#### [Your goal]
Reproduce each line exactly.

## start Recorded data

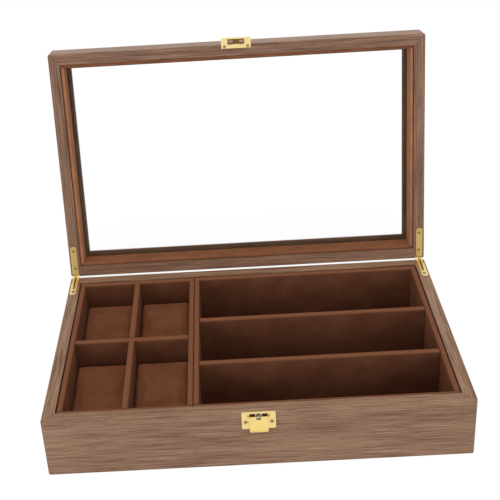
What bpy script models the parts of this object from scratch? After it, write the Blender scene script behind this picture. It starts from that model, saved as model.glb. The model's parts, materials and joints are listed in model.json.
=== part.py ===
"""A hinged wooden box for watches and glasses, with a window lid standing open.

Metres, +Z up, +Y to the hinged side, origin at the centre of the box's underside.
The lid is drawn closed, on an empty that lies on the hinge pins and is turned open.
"""

from math import asin, cos, pi, radians, sin

import bmesh
import bpy
from mathutils import Matrix, Vector

# Fits shared by all pieces
CLEAR = 0.0003  # gap between pieces that sit in, on or against each other
OVERRUN = 0.002  # how far a cutter runs past the face that it leaves
ROUND_STEPS = 16  # sides of a small round piece

# Case: four mitred boards round a bottom panel
CASE_WIDTH = 0.350
CASE_DEPTH = 0.222
CASE_HEIGHT = 0.055
WALL = 0.0103
CORNER_RADIUS = 0.0016
ARRIS = 0.0008  # rounding of the long outer edges
PANEL = 0.004  # thickness of the bottom panel
REBATE = 0.005  # how far the panel reaches into the boards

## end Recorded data

#### [Solved exercise]
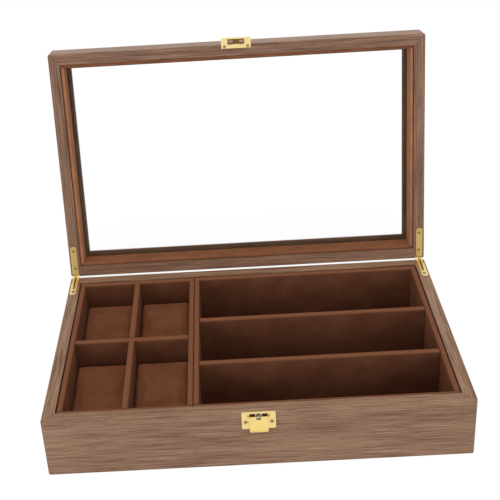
What bpy script models the parts of this object from scratch? After it, write the Blender scene script behind this picture. It starts from that model, saved as model.glb. The model's parts, materials and joints are listed in model.json.
=== part.py ===
"""A hinged wooden box for watches and glasses, with a window lid standing open.

Metres, +Z up, +Y to the hinged side, origin at the centre of the box's underside.
The lid is drawn closed, on an empty that lies on the hinge pins and is turned open.
"""

from math import asin, cos, pi, radians, sin

import bmesh
import bpy
from mathutils import Matrix, Vector

# Fits shared by all pieces
CLEAR = 0.0003  # gap between pieces that sit in, on or against each other
OVERRUN = 0.002  # how far a cutter runs past the face that it leaves
ROUND_STEPS = 16  # sides of a small round piece

# Case: four mitred boards round a bottom panel
CASE_WIDTH = 0.350
CASE_DEPTH = 0.222
CASE_HEIGHT = 0.055
WALL = 0.0103
CORNER_RADIUS = 0.0016
ARRIS = 0.0008  # rounding of the long outer edges
PANEL = 0.004  # thickness of the bottom panel
REBATE = 0.005  # how far the panel reaches into the boards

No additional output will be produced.